> [Data extract]:
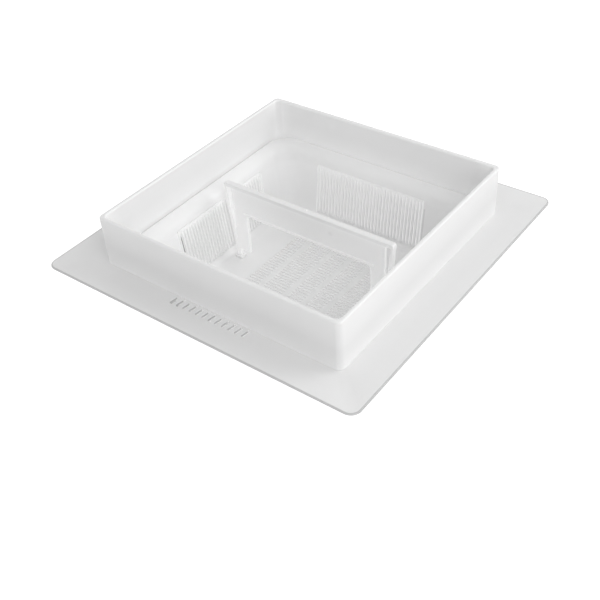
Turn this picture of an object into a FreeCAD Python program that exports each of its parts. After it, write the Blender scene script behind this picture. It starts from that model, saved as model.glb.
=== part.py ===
import FreeCAD, Part
import math
import os

# Square slotted cheese mould: a drained basin, a filling hood that drops over its rim and a
# lift-out divider. Millimetres, +Z up. The origin is the centre of the hood's footprint at the
# level the feet stand on, and X runs along the divider.

# Levels
FOOT_HEIGHT = 8.0
WALL = 3.0
FLOOR_TOP = FOOT_HEIGHT + WALL
CAVITY_DEPTH = 58.0
SKIRT_LEVEL = FLOOR_TOP + CAVITY_DEPTH
RIM_RISE = 10.5
RIM_LEVEL = SKIRT_LEVEL + RIM_RISE
COLLAR_RISE = 48.0
COLLAR_TOP = SKIRT_LEVEL + COLLAR_RISE

# Basin. The hood is loose on the rim and rests against the rear of it, so the basin's own
# centre lies this far behind the hood's.
BASIN_BACK = 2.0
DRAFT = 7.2
CAVITY_HALF = 102.0
CORNER_LOW = 14.0
CORNER_HIGH = 18.0
FLOOR_FILLET = 6.0
SHOULDER_FILLET = 15.0
RIM_HALF = 118.7
RIM_CORNER = 23.0
LIP_THICK = 2.5
LIP_EDGE = 1.2
FLANGE_HALF = 128.5
FLANGE_CORNER = 8.0
FLANGE_THICK = 2.5

# Hood
COLLAR_HALF = 125.0
COLLAR_THICK = 4.0
COLLAR_CORNER_OUT = 5.0
COLLAR_CORNER_IN = 5.0
COLLAR_EDGE = 1.6
SKIRT_HALF = 161.5
SKIRT_CORNER = 9.0
SKIRT_THICK = 2.0
SKIRT_DISH = 5.5
SKIRT_EDGE = 0.8
DRAIN_COUNT = 12
DRAIN_PITCH = 6.9
DRAIN_LENGTH = 10.0
DRAIN_WIDTH = 2.4
DRAIN_CENTRE = 132.0

# Strainers
RIB_PITCH = 3.67
RIB_PROUD = 0.8
RIB_COUNT = 31
SLOT_WIDTH = 1.0
BORDER = 2.6
SIDE_SEAM = 0.8
END_SEAM = 0.05
BACK_FLANGE = 1.2
BACK_OVERLAP = 2.5
STRIP_LOW = -52.9
STRIP_HIGH = 0.5
BACK_HIGH = -2.5
GROOVE_DEPTH = 1.4
SLOT_ROWS = 4
CROSS_BAR = 2.4
SLOT_END = 3.0
RIB_FOOT_TAPER = 3.0
RIB_TOP_TAPER = 9.0
FLOOR_HALF_X = 57.0
FLOOR_BORDER = 1.0
FLOOR_SLOT = 0.9
FLOOR_RIB = 6.0
FLOOR_RIB_X = (-39.0, -11.0, 10.5, 32.5)
FLOOR_RIBS_Y = 33

# Divider and the sockets it stands in
DIVIDER_TOP = SKIRT_LEVEL + 26.5
DIVIDER_FOOT = FLOOR_TOP + 0.3
DIVIDER_HALF_TOP = 93.0
DIVIDER_HALF_FOOT = 85.6
DIVIDER_WEB = 2.8
BAR_EDGE_THICK = 6.0
BAR_EDGE_HIGH = 3.6
BAR_CORNER = 2.5
BAR_ROUND = 1.1
POST_WIDE_TOP = 3.0
POST_WIDE_FOOT = 4.6
POST_THICK_FOOT = 3.2
POST_ROUND = 0.7
POST_SLOT_IN = 83.5
POST_SLOT_LOW = SKIRT_LEVEL - 22.0
LEG_FOOT = SKIRT_LEVEL - 47.0
WINDOW_TOP = SKIRT_LEVEL - 4.4
WINDOW_HALF = 69.0
WINDOW_CORNER = 5.0
SILL_THICK = 4.4
SILL_HIGH = 2.4
SILL_ROUND = 0.9
SILL_HALF = 72.0
SOCKET_GAP = 0.5
SOCKET_WALL = 1.5
SOCKET_HIGH = 3.0

# Feet
FOOT_CENTRE = 70.0
FOOT_HALF = 8.0
FOOT_CORNER = 3.0
FOOT_EDGE = 1.0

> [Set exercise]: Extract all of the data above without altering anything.

> [Written solution]:
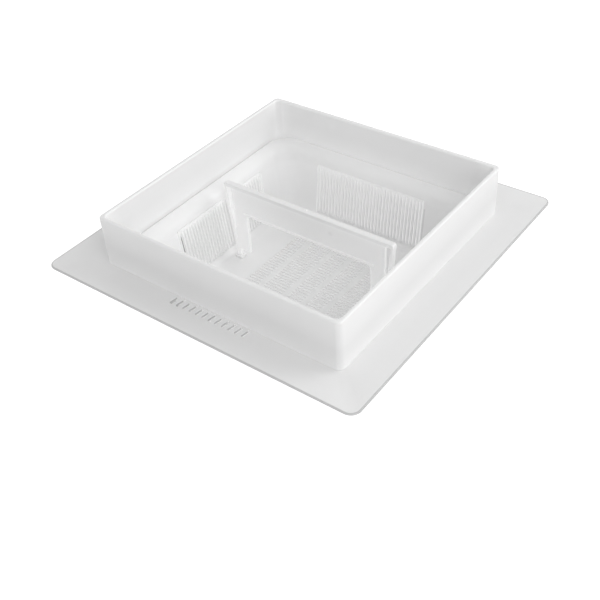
Turn this picture of an object into a FreeCAD Python program that exports each of its parts. After it, write the Blender scene script behind this picture. It starts from that model, saved as model.glb.
=== part.py ===
import FreeCAD, Part
import math
import os

# Square slotted cheese mould: a drained basin, a filling hood that drops over its rim and a
# lift-out divider. Millimetres, +Z up. The origin is the centre of the hood's footprint at the
# level the feet stand on, and X runs along the divider.

# Levels
FOOT_HEIGHT = 8.0
WALL = 3.0
FLOOR_TOP = FOOT_HEIGHT + WALL
CAVITY_DEPTH = 58.0
SKIRT_LEVEL = FLOOR_TOP + CAVITY_DEPTH
RIM_RISE = 10.5
RIM_LEVEL = SKIRT_LEVEL + RIM_RISE
COLLAR_RISE = 48.0
COLLAR_TOP = SKIRT_LEVEL + COLLAR_RISE

# Basin. The hood is loose on the rim and rests against the rear of it, so the basin's own
# centre lies this far behind the hood's.
BASIN_BACK = 2.0
DRAFT = 7.2
CAVITY_HALF = 102.0
CORNER_LOW = 14.0
CORNER_HIGH = 18.0
FLOOR_FILLET = 6.0
SHOULDER_FILLET = 15.0
RIM_HALF = 118.7
RIM_CORNER = 23.0
LIP_THICK = 2.5
LIP_EDGE = 1.2
FLANGE_HALF = 128.5
FLANGE_CORNER = 8.0
FLANGE_THICK = 2.5

# Hood
COLLAR_HALF = 125.0
COLLAR_THICK = 4.0
COLLAR_CORNER_OUT = 5.0
COLLAR_CORNER_IN = 5.0
COLLAR_EDGE = 1.6
SKIRT_HALF = 161.5
SKIRT_CORNER = 9.0
SKIRT_THICK = 2.0
SKIRT_DISH = 5.5
SKIRT_EDGE = 0.8
DRAIN_COUNT = 12
DRAIN_PITCH = 6.9
DRAIN_LENGTH = 10.0
DRAIN_WIDTH = 2.4
DRAIN_CENTRE = 132.0

# Strainers
RIB_PITCH = 3.67
RIB_PROUD = 0.8
RIB_COUNT = 31
SLOT_WIDTH = 1.0
BORDER = 2.6
SIDE_SEAM = 0.8
END_SEAM = 0.05
BACK_FLANGE = 1.2
BACK_OVERLAP = 2.5
STRIP_LOW = -52.9
STRIP_HIGH = 0.5
BACK_HIGH = -2.5
GROOVE_DEPTH = 1.4
SLOT_ROWS = 4
CROSS_BAR = 2.4
SLOT_END = 3.0
RIB_FOOT_TAPER = 3.0
RIB_TOP_TAPER = 9.0
FLOOR_HALF_X = 57.0
FLOOR_BORDER = 1.0
FLOOR_SLOT = 0.9
FLOOR_RIB = 6.0
FLOOR_RIB_X = (-39.0, -11.0, 10.5, 32.5)
FLOOR_RIBS_Y = 33

# Divider and the sockets it stands in
DIVIDER_TOP = SKIRT_LEVEL + 26.5
DIVIDER_FOOT = FLOOR_TOP + 0.3
DIVIDER_HALF_TOP = 93.0
DIVIDER_HALF_FOOT = 85.6
DIVIDER_WEB = 2.8
BAR_EDGE_THICK = 6.0
BAR_EDGE_HIGH = 3.6
BAR_CORNER = 2.5
BAR_ROUND = 1.1
POST_WIDE_TOP = 3.0
POST_WIDE_FOOT = 4.6
POST_THICK_FOOT = 3.2
POST_ROUND = 0.7
POST_SLOT_IN = 83.5
POST_SLOT_LOW = SKIRT_LEVEL - 22.0
LEG_FOOT = SKIRT_LEVEL - 47.0
WINDOW_TOP = SKIRT_LEVEL - 4.4
WINDOW_HALF = 69.0
WINDOW_CORNER = 5.0
SILL_THICK = 4.4
SILL_HIGH = 2.4
SILL_ROUND = 0.9
SILL_HALF = 72.0
SOCKET_GAP = 0.5
SOCKET_WALL = 1.5
SOCKET_HIGH = 3.0

# Feet
FOOT_CENTRE = 70.0
FOOT_HALF = 8.0
FOOT_CORNER = 3.0
FOOT_EDGE = 1.0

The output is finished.